ZCTA data is only provided for states, the District of Columbia, Puerto Rico. It is not provided for other U.S. territories.

Usage

First add to you Gemfile:

gem us_geo

Install the migrations:

rake us_geo_engine:install:migrations

Import the data:

rake us_geo:import:all

Or, if you only want to import some subset of the data, you can run any number of the following.

rake us_geo:import:regions
rake us_geo:import:divisions
rake us_geo:import:states
rake us_geo:import:designated_market_areas
rake us_geo:import:combined_statistical_areas
rake us_geo:import:core_based_statistical_areas
rake us_geo:import:metropolitan_divisions
rake us_geo:import:counties
rake us_geo:import:county_subdivisions
rake us_geo:import:urban_areas
rake us_geo:import:places
rake us_geo:import:zctas
rake us_geo:import:place_counties
rake us_geo:import:urban_area_counties
rake us_geo:import:zcta_counties
rake us_geo:import:zcta_places
rake us_geo:import:zcta_urban_areas

By default this will download the data from files hosted with the project on GitHub and insert/update into the database. If any entity records are found that don't exist in the data files, the removed flag on the database rows will be set to TRUE.
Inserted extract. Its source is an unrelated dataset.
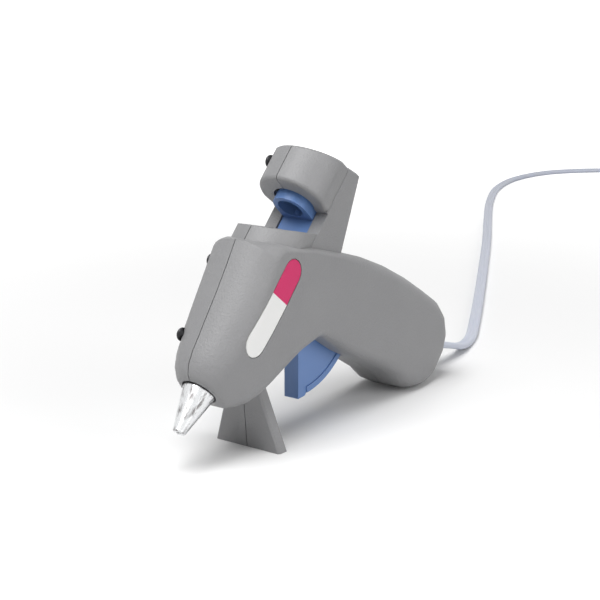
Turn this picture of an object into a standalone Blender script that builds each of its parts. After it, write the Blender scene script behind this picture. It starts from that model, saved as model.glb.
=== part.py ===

If you want, you can download the file data files and point to them locally by setting USGeo.base_data_uri in an initializer.
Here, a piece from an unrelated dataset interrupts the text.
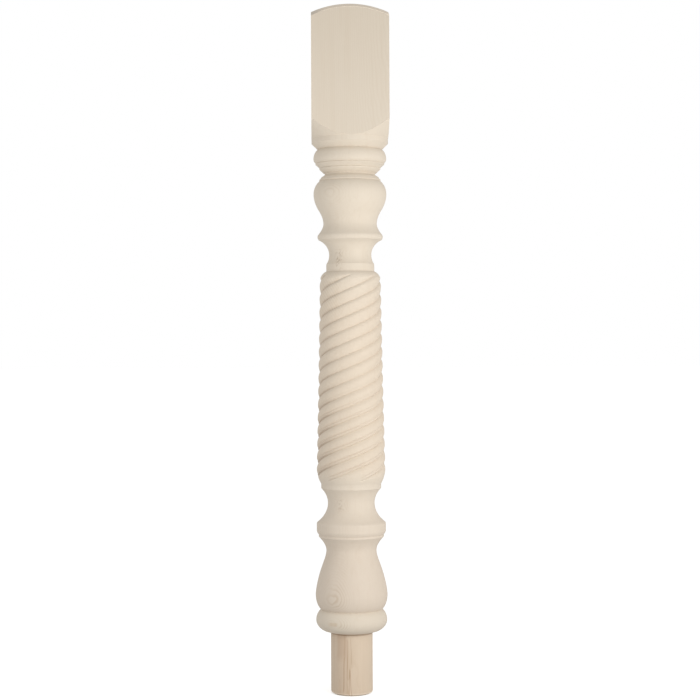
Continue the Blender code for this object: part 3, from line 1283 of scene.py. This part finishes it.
@dataclass
class Studio:
    """Pale floor, white surroundings, soft lamps and the camera.

    Attributes:
        focal_length: Camera lens in millimetres, on a 36 mm sensor.
        distance: From the camera to the post's axis.
        height: Height of the camera.
        azimuth: Turn of the camera round the post, to the left of its front.
        aim: Height on the axis that the middle of the picture looks at.
        roll: Lean of the camera.
        floor_size: Side of the floor.
        floor_glow: Glow of the floor as the camera sees it.
        far_glow: Glow of the floor away from the post, as the post is lit by it.
        surround: Strength of the light from all round.
        lamps: The soft lamps.
    """

    focal_length: float = 85.63
    distance: float = 1.959
    height: float = 0.4065
    azimuth: float = math.radians(1.3)
    aim: Point = (-0.0007, 0.4030)
    roll: float = math.radians(-0.242)
    floor_size: float = 60.0
    floor_glow: float = 0.55
    far_glow: float = 0.36
    surround: float = 0.65
    lamps: tuple[SoftLamp, ...] = (
        SoftLamp("right_lamp", math.radians(38.0), 4.5),
        SoftLamp("left_lamp", math.radians(-50.0), 1.2),
    )

    def build(self) -> None:
        """Set up the floor, the surroundings, the lamps and the camera."""
        self.lay_floor()
        self.whiten_world()
        for lamp in self.lamps:
            lamp.hang()
        self.place_camera()
        bpy.context.scene.view_settings.view_transform = "Standard"

    def lay_floor(self) -> None:
        """Lay the plain pale floor."""
        deselect_everything()
        bpy.ops.mesh.primitive_plane_add(size=self.floor_size, location=(0.0, 0.0, 0.0))
        floor = bpy.context.active_object
        floor.name = "floor"
        material = bpy.data.materials.new("pale_floor")
        material.use_nodes = True
        shader = material.node_tree.nodes["Principled BSDF"]
        shader.inputs["Base Color"].default_value = (0.76, 0.76, 0.76, 1.0)
        shader.inputs["Roughness"].default_value = 1.0
        shader.inputs["Specular IOR Level"].default_value = 0.0
        shader.inputs["Emission Color"].default_value = (1.0, 1.0, 1.0, 1.0)
        graph = Graph(material.node_tree)
        seen = graph.add("ShaderNodeLightPath").outputs["Is Camera Ray"]
        place = graph.add("ShaderNodeTexCoord").outputs["Object"]
        reach = graph.vector("LENGTH", place, output="Value")
        lit = graph.product(graph.range(reach, 0.5, 1.1, 0.0, self.far_glow),
                            graph.math("SUBTRACT", 1.0, seen))
        glow = graph.math("ADD", lit, graph.product(seen, self.floor_glow))
        graph.feed(shader.inputs["Emission Strength"], glow)
        floor.data.materials.append(material)

    def whiten_world(self) -> None:
        """Surround the post with even white light, and show plain white behind it."""
        world = bpy.data.worlds.new("studio")
        bpy.context.scene.world = world
        world.use_nodes = True
        graph = Graph(world.node_tree)
        backing = world.node_tree.nodes["Background"]
        backing.inputs["Color"].default_value = (1.0, 1.0, 1.0, 1.0)
        seen = graph.add("ShaderNodeLightPath").outputs["Is Camera Ray"]
        strength = graph.range(seen, 0.0, 1.0, self.surround, 1.0)
        graph.feed(backing.inputs["Strength"], strength)

    def place_camera(self) -> None:
        """Place the camera at the photograph's viewing angle."""
        data = bpy.data.cameras.new("camera")
        data.sensor_width = 36.0
        data.lens = self.focal_length
        camera = bpy.data.objects.new("camera", data)
        back = Vector((-math.sin(self.azimuth), -math.cos(self.azimuth), 0.0))
        side = Vector((math.cos(self.azimuth), -math.sin(self.azimuth), 0.0))
        camera.location = back * self.distance + Vector((0.0, 0.0, self.height))
        target = side * self.aim[0] + Vector((0.0, 0.0, self.aim[1]))
        turn = (target - camera.location).to_track_quat("-Z", "Y").to_euler()
        camera.rotation_euler = (turn.x, turn.y - self.roll, turn.z)
        bpy.context.scene.collection.objects.link(camera)
        bpy.context.scene.camera = camera


def main() -> None:
    """Build the post and the studio, and report the piece."""
    logging.basicConfig(level=logging.INFO, format="%(message)s")
    Studio().build()
    post = NewelPost().build()
    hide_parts("newel_post")
    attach(post, "root")
    LOG.info("%s: %d vertices, %d faces", post.name, len(post.data.vertices),
             len(post.data.polygons))


if __name__ == "__main__":
    main()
You can also load the data programatically by simply calling the load! method on each class. This will do the same thing the rake tasks do.

All records imported from the data files will have their status set to 1 (imported). Any records that were previously imported, but that are no longer in the data file, will have their status changed to -1 (removed) to indicate that they are no longer in the official data set. Finally, records added to the tables manually will have their status set to 0 (manual). It is perfectly acceptable to augment the data set to, for example, add new Postal Service ZIP codes that did not exist during the last census.

This gem can be used outside of a Rails application. You'll just need to copy the migrations by hand and install the import rake tasks.